Vicélia Ferreira das Dores e Alex Caíque das Dores têm de caminhar meia hora até o ponto do ônibus escolar (Foto: Weslwy Rodrigues)
José Raimundo mora dentro do Parque Estadual da Serra Negra, onde também vive a família de Vicélia Ferraz das Dores, de 15 anos, e Alex Caíque das Dores, de 7 anos. Eles caminham durante meia hora para pegar o ônibus escolar às 6h30. O veículo gasta mais meia hora para chegar a Santa Joana. "Chegamos cansados na escola, mas isso não atrapalha o rendimento", diz Vicélia que, apesar da idade, ainda cursa o 7º ano, enquanto o irmão, que sonha ser vendedor de carro, está no 1º. Quando chove, eles faltam às aulas porque o ônibus não enfrenta a estrada com trechos bastante íngremes. A prefeitura não pode mexer na estrada por ela estar dentro de uma unidade de conservação ambiental.

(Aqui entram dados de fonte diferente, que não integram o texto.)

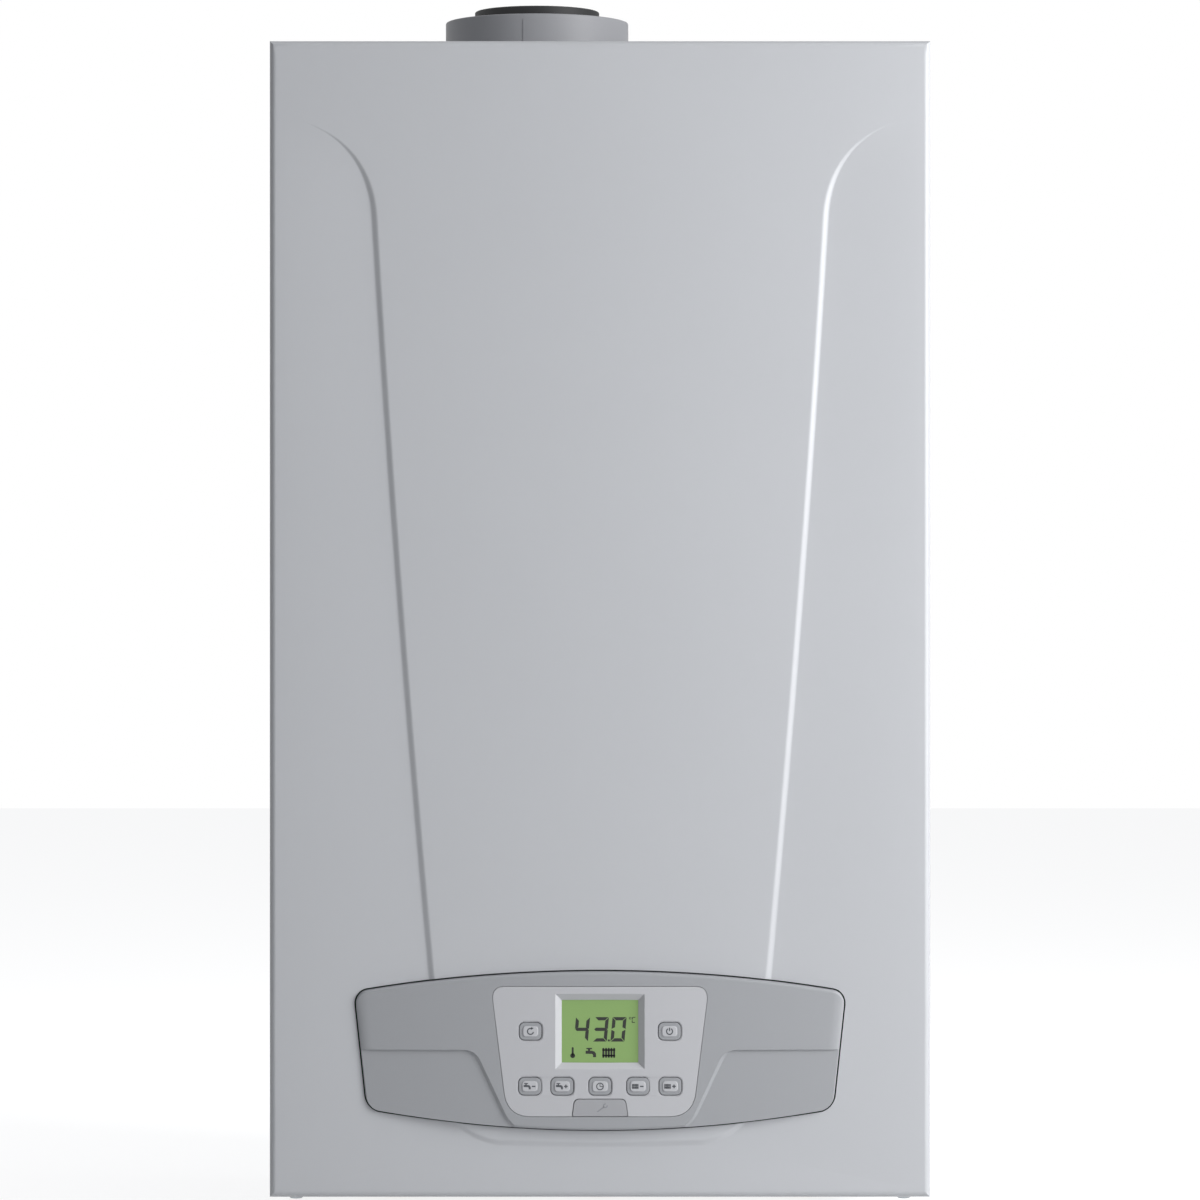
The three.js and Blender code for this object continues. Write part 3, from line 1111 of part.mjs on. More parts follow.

Aos 5 anos, o pequeno Heric Gabriel de Souza já escreve o próprio nome. Estuda numa escola municipal do Retiro, bem perto de casa, e vai, sozinho, na pequena bicicleta. A avó, Maria do Socorro de Souza, está otimista com o aprendizado do neto. A aula é das 7 às 11 horas. "Ele acorda sempre antes da hora e, mesmo se estiver gripado, não quer faltar. Conhece as letras, escreve o primeiro nome da professora, Ornélia, esquecendo apenas a letra L", diz.